Three banks claiming to be owed nearly $162 million by King owner Bruce McNall moved late Friday to force the sports mogul into personal bankruptcy proceedings, an action that threatens to scuttle his deal to sell a majority of his hockey team, The Times has learned.
The three banks are the French bank Credit Lyonnais, Dutch-owned European American Bank and IBJ Schroder, a unit of the Industrial Bank of Japan.
The three are seeking to have McNall's assets liquidated under Chapter 7 of the U.S. Bankruptcy Code. Credit Lyonnais is by far the largest creditor, listing $121 million in loans to a movie producing operation, horse racing businesses and a coin firm. European American listed $31.4 million in a loan to McNall, and IBJ listed $9.2 million owed for loans on McNall's horse racing interests. The loans are largely unsecured.
In a statement on behalf of the three creditors, a Credit Lyonnais spokesman said: "We have had protracted negotiations with McNall that have not produced a satisfactory resolution for all creditors. The purpose of this action is to make sure that all assets of McNall's are available to his creditors on an equitable basis."
McNall can legally contest the filing for involuntary bankruptcy, and a bankruptcy judge must accept the petition. But experts said that acceptance is likely to be only a formality. Should the Kings and other McNall operations be placed under bankruptcy proceedings, it would mark the first time such a thing has happened to a major Los Angeles sports franchise. It also would be the first time since the 1970s that an NHL team would be involved in bankruptcy proceedings.
In a statement, an attorney for McNall called the filing "precipitous and uncalled for." The lawyer added that McNall "has been exerting herculean efforts to maximize the value of his assets for his creditors' benefit" and that he "intends to continue his efforts to maximize repayment to his creditors, which has always been his primary objective."
The filing clearly throws into doubt the sale of the Kings, which all of the parties involved were aiming to close as early as Monday. As previously reported, McNall is trying to sell a 72% interest in the team for $60 million to telecommunications executive Jeffrey P. Sudikoff and entertainment executive Joseph M. Cohen as part of a plan to rid McNall of a $92-million loan owed Bank of America. McNall's remaining 28% would be put into a trust, with a percentage of cash generated by the Kings used to pay off some other creditors.
Sources said that Bank of America--which is financing the transaction temporarily--could still use its leverage as a secured creditor to push for the sale regardless of the petition, although Credit Lyonnais and the other banks could seek a court order to stop it.
A Bank of America spokesman declined comment. Prospective buyer Sudikoff also declined to comment on the impact of the filing.
There are several immediate concerns should the sale remain in limbo for any length of time.

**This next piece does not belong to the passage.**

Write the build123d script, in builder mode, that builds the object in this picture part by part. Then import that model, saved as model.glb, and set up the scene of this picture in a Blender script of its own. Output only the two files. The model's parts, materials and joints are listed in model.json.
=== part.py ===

Sudikoff and Cohen already spent more than $4 million covering the Kings' payroll during the season. The next payroll is due on Monday but appears to be covered through monies due the team from the Forum's Senate Seat program, sources told The Times.
During the last pay period--in which the club was late in issuing paychecks by two days--Cohen said he approached Laker and Forum owner Jerry Buss and received the Senate Seat money to cover payroll. "He didn't have to do it, he was a gentleman about it," Cohen said of Buss. "If he hadn't done it, we would have met payroll ourselves." Front-office staff, coaches and players that are paid all year, rather than seasonally, were affected. One prominent player confirmed that he was paid late but requested anonymity.
Separately, Wayne Gretzky's new contract calls for seven-figure payments at the end of June and the end of August. Gretzky had offered to defer his payments, so that he could be paid out of playoff revenue, thereby lessening the cash-flow problems during the season. But the Kings did not make the playoffs.
Another pressing matter is the refund of money due fans for playoff tickets. Approximately $4 million was collected from fans who wanted playoff tickets. Season ticket-holders traditionally have the option of a refund or rolling the money over toward the purchase of 1994-95 season tickets.
The Kings' season ended April 14. There is no NHL policy regarding the handling of playoff refunds or deadlines for that to be done, and different teams have different policies. For instance, the Mighty Ducks and the Tampa Bay Lightning did not send out invoices for playoff money during the season.
In late January, the Kings sent out a letter requesting a 75% payment on or before Feb. 25. The delay in refunds has been a point of contention for fans, who have been told they will receive their money once the sale of the Kings closes. Now, that close could be a long time coming.